Your arguments don't pass the smell test.

Skip to the bottom for the TL;DR blurb.

Quote Originally Posted by Overpowerdin View Post
Before the "Blizz can't be hacked" band wagon jumps on board.
Quote Originally Posted by Overpowerdin View Post
along with the majority of users in the mob mentality that believe blizzard is the only company in the world that can't be hacked
These sorts of "if you don't agree with me you must be stupid" editorials do not reinforce your point. They simply make you look like a royal asshole who thinks he knows better than anyone else. Furthermore, misrepresenting peoples' arguments via the strawman fallacy also makes you look like someone who's trying to bullshit your way to a bigger e-Peen or influence someone else's opinions and/or behavior for personal gain.

Quote Originally Posted by Overpowerdin View Post
There are a large number of accounts (with and without authenticators) that are canceled/frozen that are being enabled and used by gold farmers. They are using these account to pillage your belongings for gold, and if you have 80s, they are farming them out or transferring the toons to sell. They use stolen credit card info and game cards to reactivate the account. The email address that was tied to your account may not be hacked, but it will be on their list and you may or may not start getting spam
Quote Originally Posted by Overpowerdin View Post
Blizzard will tell you that your account was compromised and its all your fault, you must have logged into a Trojan infected PC with your account info at some point in your life.
These are facts we have all known for quite some time now. What I'm not seeing is what bearing they have on who the "enablers" are if, as you claim, it's an inside job.

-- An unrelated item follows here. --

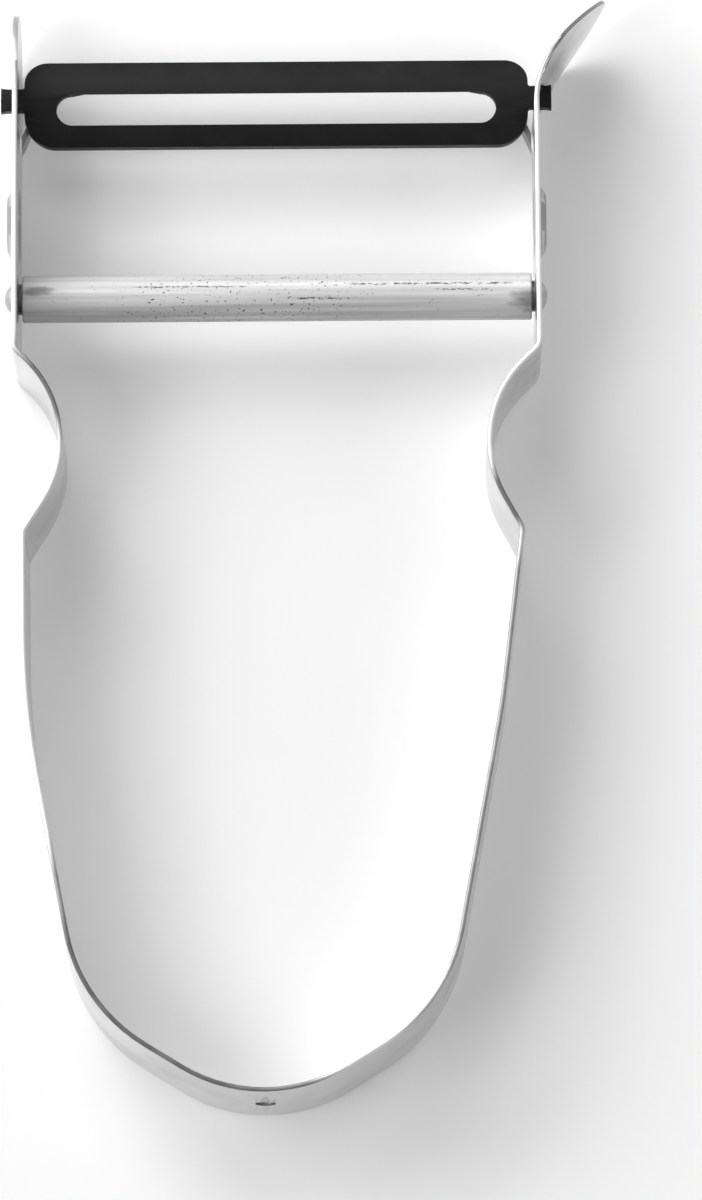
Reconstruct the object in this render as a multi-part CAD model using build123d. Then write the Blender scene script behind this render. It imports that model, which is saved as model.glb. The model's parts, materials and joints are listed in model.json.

Quote Originally Posted by Overpowerdin View Post
you may or may not start getting spam that is identical to blizz's own account info emails that a person normally can get, and the only way to tell them apart is to trace the IPs of the email servers the message came through.
Uh, unless you're seeing something the rest of us aren't seeing, there is ALWAYS a way to tell the emails apart. Or do you have an example email that is a perfect forgery except for the originating IP/sendmail server? It might be worth noting that most of the "spam" emails you get (even the forged ones) are the kind of emails that direct you to a link to a server that is either A) hosting a trojan or B) hosting a fake logon server that saves your login credentials for later nefarious usage. I have yet to see a single email that was a perfect forgery of a blizzard email because there is absolutely no money to be made in telling you to go to the official site and login to verify your account.

Quote Originally Posted by Overpowerdin View Post
I honestly believe after several weeks of research that there are one of two things going on here.
Weeks of "research," eh? Care to share your methodology and empirical data? Otherwise, it's just an opinion. Possibly a well-informed opinion but we really have no way to know that based on you having 9 posts here and providing no correlating data.

Quote Originally Posted by Overpowerdin View Post
1. Someone (or a group) in Blizz's customer service department is compromising the accounts or selling the info.

2. Blizz's authentication servers have been compromised.

I really think option one is what is happening. A lot of the accounts I have looked into have been in canceled or frozen status or recently canceled with game time still left active. Only someone with access to customer service could know this info, a hacker would have to guess your security answer after brute forcing your password. Someone at customer service can also easily change your password as well.
Did you really think this through? Why would someone need your secret answer? I've changed credit cards and passwords several times, and even changed my mailing address of record and I never ONCE had to provide my secret answer. Including when I merged accounts and added/removed my authenticator. The only time you need it is when you're attempting to recover an account. If you already know the password/authenticator info (which advanced trojans can easily get, without your knowledge, regardless of how secure you think you are), you can do just about anything you'd like to an account.


TL;DR = nothing new to see here. If you ask a better question rather than jump right in with the BS, you might get some folks to explain why your two possibilities (only two, right? Not more than two, surely) have been rather exhaustively debunked. There are other possibilities but I'm just one of the mob mentality so I might as well not even bother, AMIRITE?